First impression before even making them was, “wow, these things aren’t the healthiest”. But then I remembered that we didn’t pick this one because of the nutrition—we picked it because we loved the pork buns we had last month at a Thai restaurant in the village and thought it would be fun to recreate them at home! That being said, I still went through a mental checklist of what vegetables we had in the fridge and tried to think of ways to incorporate them. Knowing that we had red cabbage and carrots, I googled “Asian cabbage carrot slaw” and tons of results came up. I was happy to know we’d have some low-cal veggies on the side of this indulgent dish. The buns themselves were delicious and fluffy, which is exactly what we wanted. The sweet potato tempura was a little difficult to execute so might not be great for a beginner chef.

Overall consensus—some things should be left to the professionals. The buns tasted good, but they weren’t nearly as good as the ones we had from a restaurant. 

Korean Beef Steam Buns with Sweet Potato Tempura

Korean Beef Steam Buns with Sweet Potato Tempura

Wednesday: Barramundi and Herbed Couscous

This was definitely my favorite meal of the three, but I may be a little biased with my love for fish. I had never heard of this fish before and was a little disappointed when I looked into it more to learn that it was farmed. This meal gets major points for the difficulty level (or lack thereof!). It was so easy and would be great for anyone who’s busy or who doesn’t have a lot of experience cooking. The honeynut squash are so cute! Plus you don’t have to peel them and they’re really easy to cut. The taste was a lot like acorn squash or butternut.

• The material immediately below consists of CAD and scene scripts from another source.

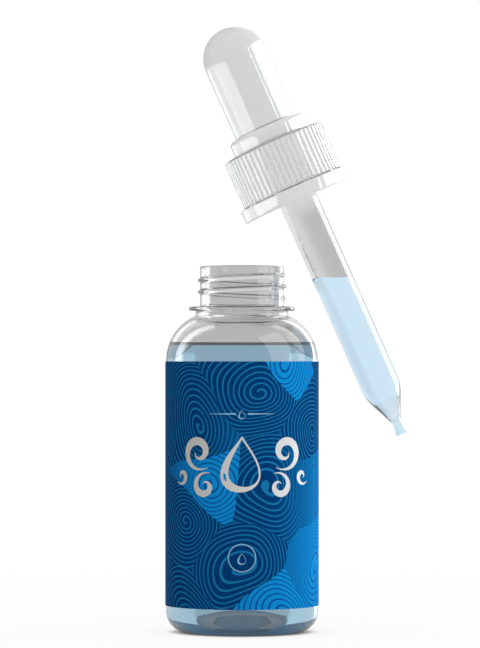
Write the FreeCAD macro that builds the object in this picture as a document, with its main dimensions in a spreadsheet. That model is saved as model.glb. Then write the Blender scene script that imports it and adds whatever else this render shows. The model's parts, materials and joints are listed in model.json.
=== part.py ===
import FreeCAD, Part
import os
import re

import Sketcher

# A clear dropper bottle of oil with its dropper drawn out and held beside it, tilted.
# Bottle heights are measured up from the table, along the bottle's axis.
# Dropper heights are measured along the dropper's own axis, up from the foot of its tamper ring.

# Driving sizes, in millimetres, degrees and counts
SIZES = {
    # Bottle body
    "body_radius": 15.25,
    "body_wall": 1.0,
    "heel_round": 4.0,
    "floor_thickness": 1.2,
    "stand_width": 1.65,
    "punt_height": 3.8,
    "shoulder_foot": 54.3,
    "shoulder_round": 10.0,
    # Bottle neck
    "neck_radius": 8.4,
    "neck_wall": 0.9,
    "neck_root_step": 0.9,
    "neck_root_length": 0.86,
    "bead_reach": 2.25,
    "bead_thickness": 0.85,
    "bead_round": 0.3,
    "rim_round": 0.3,
    # Thread of the neck, and of the collar that fits it
    "thread_pitch": 2.35,
    "thread_depth": 0.5,
    "thread_foot_width": 1.15,
    "thread_crest_width": 0.4,
    "neck_thread_lead": 1.75,
    "neck_thread_turns": 2.0,
    "collar_thread_lead": 1.6,
    "collar_thread_turns": 1.75,
    "collar_thread_runout": 0.75,
    "thread_clearance": 0.15,
    "weld_depth": 0.2,
    # Label and the oil in the bottle
    "label_heel_gap": 1.4,
    "label_shoulder_gap": 0.1,
    "label_thickness": 0.15,
    "label_glue": 0.03,
    "label_seam_angle": 6.0,
    "oil_rise": 3.0,
    "oil_gap": 0.05,
    # Where the drawn dropper is held, beside the bead and above the mouth
    "dropper_offset": 0.75,
    "dropper_height": 13.0,
    "dropper_tilt": 23.9,
    # Collar
    "collar_wall": 1.6,
    "collar_roof": 1.1,
    "bevel_width": 0.9,
    "bevel_height": 0.5,
    "boss_wall": 1.54,
    "boss_height": 3.2,
    "boss_round": 0.9,
    "rib_count": 60,
    "groove_radius": 0.36,
    "groove_depth": 0.3,
    "turning_gap": 0.06,
    # Tamper ring and the bridges that tear
    "ring_wall": 0.7,
    "ring_round": 0.3,
    "ring_gap": 0.25,
    "bead_clearance": 0.15,
    "lip_thickness": 0.7,
    "lip_step": 0.45,
    "snap_lift": 0.1,
    "snap_height": 0.8,
    "snap_depth": 0.5,
    "bridge_count": 10,
    "bridge_width": 0.8,
    "bridge_depth": 0.8,
    # Bulb
    "bulb_wall": 1.1,
    "bulb_rise": 24.8,
    "bulb_flange_gap": 0.55,
    "bulb_flange_thickness": 0.9,
    "bulb_flange_round": 0.25,
    "socket_height": 4.0,
    # Seal that plugs the mouth
    "seal_thickness": 0.9,
    "seal_rim_gap": 0.1,
    "seal_skirt_depth": 2.4,
    "seal_skirt_wall": 0.8,
    "seal_sleeve_wall": 0.9,
    "seal_fit": 0.05,
    "grip_gap": 0.03,
    # Pipette and the oil drawn into it
    "pipette_radius": 3.93,
    "pipette_wall": 0.95,
    "flare_reach": 0.77,
    "flare_gap": 0.7,
    "flare_thickness": 0.8,
    "tip_clearance": 7.25,
    "cone_length": 6.7,
    "nozzle_length": 2.7,
    "waist_radius": 0.9,
    "waist_bore": 0.3,
    "tip_radius": 1.25,
    "tip_bore": 0.75,
    "drawn_height": 34.3,
}

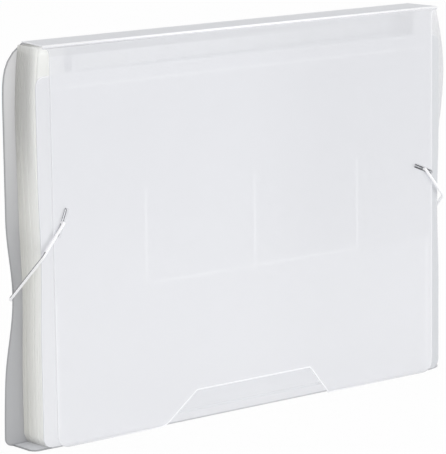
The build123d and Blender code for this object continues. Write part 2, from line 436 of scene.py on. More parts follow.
# %% Flap
FLAP_CORNER = 8.0 * MM
CUTOUT_HALF_TOP, CUTOUT_LEFT, CUTOUT_RIGHT = 46.5 * MM, 72.0 * MM, 62.0 * MM
CUTOUT_HEIGHT = 19.0 * MM
CUTOUT_CORNER, CUTOUT_FLARE = 2.0 * MM, 14.0 * MM
HOLE_RADIUS = 1.5 * MM

EAR_TIP, EAR_CURVE = 1.2 * MM, 3.3 * MM
EAR_LOW = flap_high.z - EAR_TIP
flap_corners = [
    (-HALF_FLAP, 0), (-CUTOUT_LEFT, 0), (-CUTOUT_HALF_TOP, CUTOUT_HEIGHT),
    (CUTOUT_HALF_TOP, CUTOUT_HEIGHT), (CUTOUT_RIGHT, 0), (HALF_FLAP, 0),
    (HALF_FLAP, EAR_LOW), (HALF_SPINE, EAR_LOW), (HALF_SPINE, flap_high.z),
    (-HALF_SPINE, flap_high.z), (-HALF_SPINE, EAR_LOW), (-HALF_FLAP, EAR_LOW),
]
flap_radii = [FLAP_CORNER, CUTOUT_FLARE, CUTOUT_CORNER, CUTOUT_CORNER, 0, FLAP_CORNER]
flap_radii += [EAR_CURVE, 0, 0, 0, 0, EAR_CURVE]


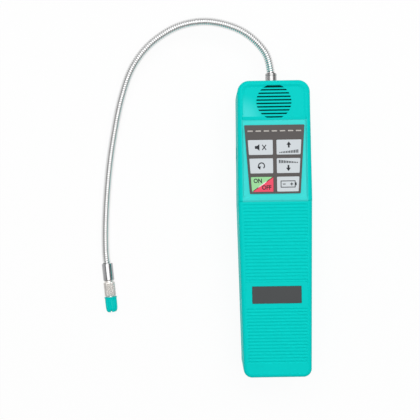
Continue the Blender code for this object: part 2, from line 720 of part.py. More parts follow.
def plate_outline(grow):
    """The dark plate's outline, grown by a gap."""
    half, height = PLATE_LENGTH / 2 + grow, PLATE_HEIGHT / 2 + grow
    return rounded(rectangle(half, PLATE_Y - height, PLATE_Y + height), PLATE_CORNER + grow, 1)


def screw_places():
    """Where the four housing screws stand, upper pair first."""
    return [(x, y) for y in (UPPER_SCREW_Y, LOWER_SCREW_Y) for x in (-SCREW_X, SCREW_X)]


def screw_end():
    """How high the housing screws reach."""
    return SCREW_HEAD_Z + SCREW_HEAD_HEIGHT + SCREW_LENGTH


def board_screw_end():
    """How high the board's screws reach."""
    return BOARD_Z - SEAM + BOARD_SCREW_LENGTH


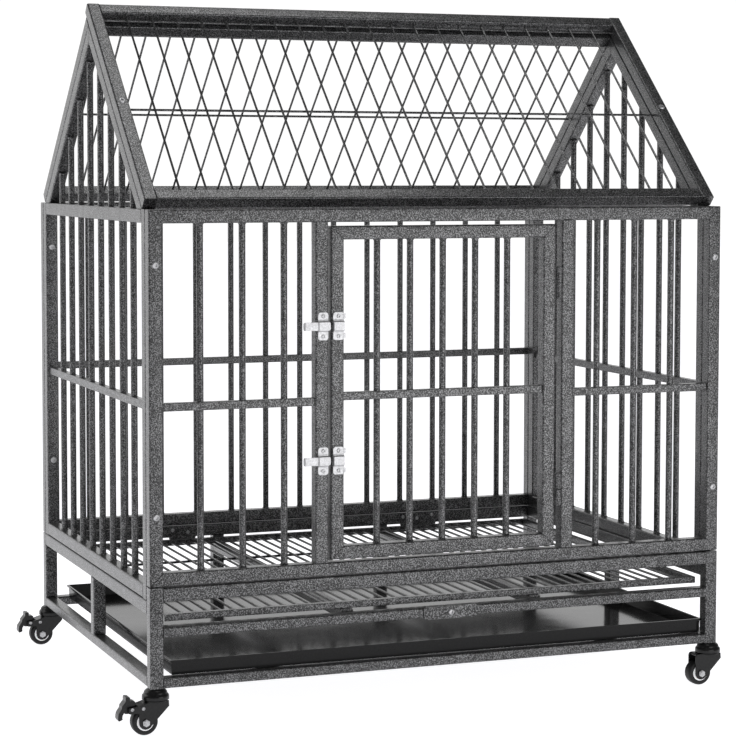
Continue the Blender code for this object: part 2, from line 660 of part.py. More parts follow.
def latches(pivot):
    post_x = DOORWAY_LEFT - TUBE / 2
    door_x = DOOR_LEFT + TUBE / 2
    tip = DOOR_LEFT - BOLT_DOOR_CLEARANCE
    y = FRONT - 2 * SEAT_GAP - LATCH_SHEET - BOLT_THICKNESS / 2
    tab_front = FRONT - BOLT_TAB_REACH
    half = BOLT_HEIGHT / 2
    flat = half - BOLT_NOSE_RADIUS
    outline = [(-BOLT_LENGTH, -half)]
    outline += arc((-BOLT_NOSE_RADIUS, -flat), BOLT_NOSE_RADIUS, -90, 0, 4)
    outline += arc((-BOLT_NOSE_RADIUS, flat), BOLT_NOSE_RADIUS, 0, 90, 4)
    outline.append((-BOLT_LENGTH, half))
    slot = [(u - BOLT_SLOT_FROM_TIP, v) for u, v in
            rounded_rectangle(BOLT_SLOT_LENGTH, BOLT_SLOT_WIDTH, BOLT_SLOT_WIDTH / 2 - SEAT_GAP, 3)]
    for name, z in zip(("upper_latch", "lower_latch"), LATCH_HEIGHTS):
        add_part(f"{name}_base", strapped_plate(post_x, z), (post_x, FRONT, z), ZINC)
        add_part(f"{name}_keeper", strapped_plate(door_x, z), (door_x, FRONT, z), ZINC, pivot)
        tongue = plate([outline, slot], BOLT_THICKNESS, upright(tip, y, z))
        left = tip - BOLT_LENGTH
        tab = box((left, tab_front, z - half + SEAT_GAP), (left + BOLT_TAB_WIDTH, y, z + half - SEAT_GAP),
                  LATCH_SHEET / 2)
        add_part(f"{name}_bolt", welded([tongue], [tab]), (tip, y, z), ZINC)


# Casters: cap and stem on the base, a swivelling fork, a wheel and, on the left, a brake pedal

def caster(corner, x, y):
    def name(part):
        return f"{corner}_caster_{part}"

    swivel = add_pivot(name("swivel"), (x, y, 0))
    bottom = FORK_TOP_Z + SEAT_GAP
    top = CASTER_HEIGHT - SEAT_GAP
    dome = [(out * CAP_RADIUS, bottom + up * (top - bottom)) for out, up in CAP_PROFILE]
    profile = [(0, top), *dome, (0, bottom)]
    add_turned(name("cap"), profile, TURNED_SIDES, (x, y, 0), CASTER_BLACK, root)

    axle_x = -AXLE_OFFSET
    crown = rod((x, y, FORK_TOP_Z - FORK_SHEET), (x, y, FORK_TOP_Z), CAP_RADIUS - FORK_SHEET, TURNED_SIDES)
    head = CAP_RADIUS - 1.5 * FORK_SHEET
    edge = axle_x - FORK_END_RADIUS
    level = FORK_TOP_Z - SEAT_GAP
    web_top = FORK_TOP_Z - SEAT_GAP / 2
    cheek = [(head, level), (head, FORK_TOP_Z - FORK_SHOULDER)]
    cheek += arc((axle_x, AXLE_Z), FORK_END_RADIUS, -25, -180, 5)
    if corner in BRAKED:
        horn_low, horn_high = PEDAL_PIVOT_Z - FORK_HORN_DROP, PEDAL_PIVOT_Z + FORK_HORN_RISE
        kink_z = PEDAL_PIVOT_Z + FORK_KINK_RISE
        blunt = FORK_HORN_CORNER - FORK_HORN_REACH
        cheek += [(edge, horn_low), (blunt, horn_low), (-FORK_HORN_REACH, horn_low + FORK_HORN_CORNER),
                  (-FORK_HORN_REACH, horn_high - FORK_HORN_CORNER), (blunt, horn_high),
                  (-FORK_KINK_REACH, kink_z), (-FORK_FALL_FROM, level)]
        web = [(0, web_top), (-FORK_FALL_FROM, web_top), (edge, kink_z), (edge, kink_z - FORK_SHEET),
               (-FORK_FALL_FROM, web_top - FORK_SHEET), (0, web_top - FORK_SHEET)]
    else:
        cheek.append((edge, level))
        web_end = edge + FORK_SHEET / 2
        web = [(0, web_top), (web_end, web_top), (web_end, web_top - FORK_SHEET), (0, web_top - FORK_SHEET)]
    bore = circle((axle_x, AXLE_Z), AXLE_RADIUS + SEAT_GAP, 8)
    step = (FORK_GAP + FORK_SHEET) / 2
    cheeks = [plate([cheek, bore], FORK_SHEET, upright(x, y + side * step, 0)) for side in (-1, 1)]
    bridge = plate([web], FORK_GAP + FORK_SHEET, upright(x, y, 0))
    groups = [[crown], [bridge], cheeks]
    if corner in BRAKED:
        pin_x = x - PEDAL_PIVOT_REACH
        groups.append([rod((pin_x, y - step, PEDAL_PIVOT_Z), (pin_x, y + step, PEDAL_PIVOT_Z),
                           PEDAL_PIN_RADIUS, 10)])
    add_part(name("fork"), welded(*groups), (x, y, 0), CASTER_BLACK, swivel)

    wheel = add_pivot(name("wheel"), (x + axle_x, y, AXLE_Z), swivel)
    half = TYRE_WIDTH / 2
    inner = HUB_RADIUS + SEAT_GAP
    shoulder = TYRE_RADIUS - TYRE_SHOULDER
    tread = half - TYRE_SHOULDER
    tyre = [(inner, half), (shoulder, half), (TYRE_RADIUS, tread), (TYRE_RADIUS, -tread),
            (shoulder, -half), (inner, -half)]
    at = (x + axle_x, y, AXLE_Z)
    add_turned(name("tyre"), tyre, TYRE_SIDES, at, RUBBER, wheel, closed=True, lying=True)
    half = HUB_WIDTH / 2
    bore_radius = AXLE_RADIUS + SEAT_GAP
    hub = [(bore_radius, half), (HUB_RADIUS, half), (HUB_RADIUS, -half), (bore_radius, -half)]
    add_turned(name("hub"), hub, TURNED_SIDES, at, WHITE_CORE, wheel, closed=True, lying=True)

    face = FORK_GAP / 2 + FORK_SHEET + SEAT_GAP
    end = face + NUT_THICKNESS
    axle = [rod((x + axle_x, y - end, AXLE_Z), (x + axle_x, y + end, AXLE_Z), AXLE_RADIUS, 8)]
    nuts = [rod((x + axle_x, y + side * face, AXLE_Z),
                (x + axle_x, y + side * (end - SEAT_GAP), AXLE_Z), NUT_RADIUS, 6) for side in (-1, 1)]
    add_part(name("axle"), welded(axle, nuts), at, ZINC, swivel)

    if corner in BRAKED:
        pedal(name("brake_pedal"), x, y, swivel)


def pedal(name, x, y, swivel):
    """The brake's foot pedal, a bowed tread on an arm that turns on the fork's pin."""
    boss = PEDAL_BOSS_RADIUS
    tip = PEDAL_PIVOT_REACH - PEDAL_REACH
    inner = tip + PEDAL_TREAD_SHEET
    bow = PEDAL_TREAD_SHEET
    outline = [(tip, PEDAL_TREAD_RISE), (inner, PEDAL_TREAD_RISE),
               (inner + bow, PEDAL_TREAD_RISE / 2), (-1.6 * boss, boss)]
    outline += arc((0, 0), boss, 90, -40, 6)
    outline += [(0.8 * boss, -BRAKE_SHOE_DROP), (0, -BRAKE_SHOE_DROP), (-0.8 * boss, -PEDAL_ARM_DROP),
                (inner + bow, -PEDAL_ARM_DROP), (inner + bow / 2, -PEDAL_TREAD_DROP),
                (tip + bow / 2, -PEDAL_TREAD_DROP), (tip + bow, -PEDAL_ARM_DROP),
                (tip + bow, PEDAL_TREAD_RISE / 3)]
    hole = circle((0, 0), PEDAL_PIN_RADIUS + SEAT_GAP, 10)
    pivot_x = x - PEDAL_PIVOT_REACH
    shape = plate([outline, hole], PEDAL_WIDTH, upright(pivot_x, y, PEDAL_PIVOT_Z))
    add_part(name, shape, (pivot_x, y, PEDAL_PIVOT_Z), CASTER_BLACK, swivel)


def casters():
    for row, y in (("front", -CORNER_Y), ("rear", CORNER_Y)):
        for side, x in (("left", -CORNER_X), ("right", CORNER_X)):
            caster(f"{row}_{side}", x, y)


front_wall()
back_wall()
side_walls()
roof()
floor_grate(base())
tray()
turn_button()
latches(door())
casters()

for item in parts.objects:
    if item.type == "MESH":
        item.data.shade_smooth()
        item.data.set_sharp_from_angle(angle=radians(35))
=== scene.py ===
from math import cos, pi, radians, sin, tan

import bmesh
import bpy
from mathutils import Matrix, Vector


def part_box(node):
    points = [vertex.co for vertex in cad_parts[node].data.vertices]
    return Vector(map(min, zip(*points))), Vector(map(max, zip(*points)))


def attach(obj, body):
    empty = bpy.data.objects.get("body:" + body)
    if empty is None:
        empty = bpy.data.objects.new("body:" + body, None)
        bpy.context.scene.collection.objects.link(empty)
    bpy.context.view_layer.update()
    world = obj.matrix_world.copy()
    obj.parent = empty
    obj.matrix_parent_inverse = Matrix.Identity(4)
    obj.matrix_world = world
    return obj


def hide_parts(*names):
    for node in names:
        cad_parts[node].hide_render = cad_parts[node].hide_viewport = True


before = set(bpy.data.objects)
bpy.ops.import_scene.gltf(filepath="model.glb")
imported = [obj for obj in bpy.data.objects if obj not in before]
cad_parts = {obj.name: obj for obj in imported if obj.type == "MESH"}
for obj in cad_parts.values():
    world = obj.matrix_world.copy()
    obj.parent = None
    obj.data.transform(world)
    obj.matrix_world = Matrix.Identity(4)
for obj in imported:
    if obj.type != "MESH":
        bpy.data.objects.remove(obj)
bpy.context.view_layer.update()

# Studio.  A white floor and a surround that is white behind the cage and dim in front of it, with
# soft boxes to the front right, to the left and overhead.  The camera looks down a little, and its
# lens is shifted, because the posts stand almost upright in the photo.
camera_place = (-1.2941, -3.4360, 0.8121)
camera_heading, camera_tilt, camera_roll = radians(20.988), radians(3.560), radians(0.064)
sensor_width, focal_length = 36, 110.82
lens_shift_pixels, photo_pixels = -60, 736
floor_size = 40
blue_cast = 1.02

camera = bpy.data.objects.new("camera", bpy.data.cameras.new("camera"))
bpy.context.scene.collection.objects.link(camera)
camera.data.sensor_width = sensor_width
camera.data.lens = focal_length
camera.data.shift_y = lens_shift_pixels / photo_pixels
camera.matrix_world = (Matrix.Translation(camera_place) @ Matrix.Rotation(-camera_heading, 4, "Z")
                       @ Matrix.Rotation(pi / 2 - camera_tilt, 4, "X")
                       @ Matrix.Rotation(camera_roll, 4, "Z"))
bpy.context.scene.camera = camera
bpy.context.scene.view_settings.view_transform = "Standard"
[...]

The fish portions were adequate for the recommended 2 servings, but we did have leftover squash and couscous, which I was able to repurpose into dinner the next night with chickpeas, sundried tomatoes, and extra spinach. Win-win!

Lastly (I’m starting to sound like a broken record here…) I’d add more vegetables if I made it in the future. Extra spinach in the couscous felt necessary to balance it out.

Overall consensus— this was a winner. I'd make this recipe again, but would add more vegetables. And I've already gone out to find honeynut squash!

Barramundi and Herbed Couscous with Honeynut Squash

Barramundi and Herbed Couscous with Honeynut Squash

Overall impression:

The biggest perk was the convenience. I didn’t feel that these meals were much healthier than getting take out, but they can definitely be veggied up a little if you have extra vegetables in your fridge. I’d recommend checking the ingredients list and the nutrition information before ordering so that you can make an educated decision. I did enjoy the taste of all of them, which is obviously very important! Not sure if I’d order again, but I am interested in trying some of the other meal delivery kits to see how they’d compare. They could be great for weeks when you’re coming back from traveling or have a lot going on and don’t have time to grocery shop.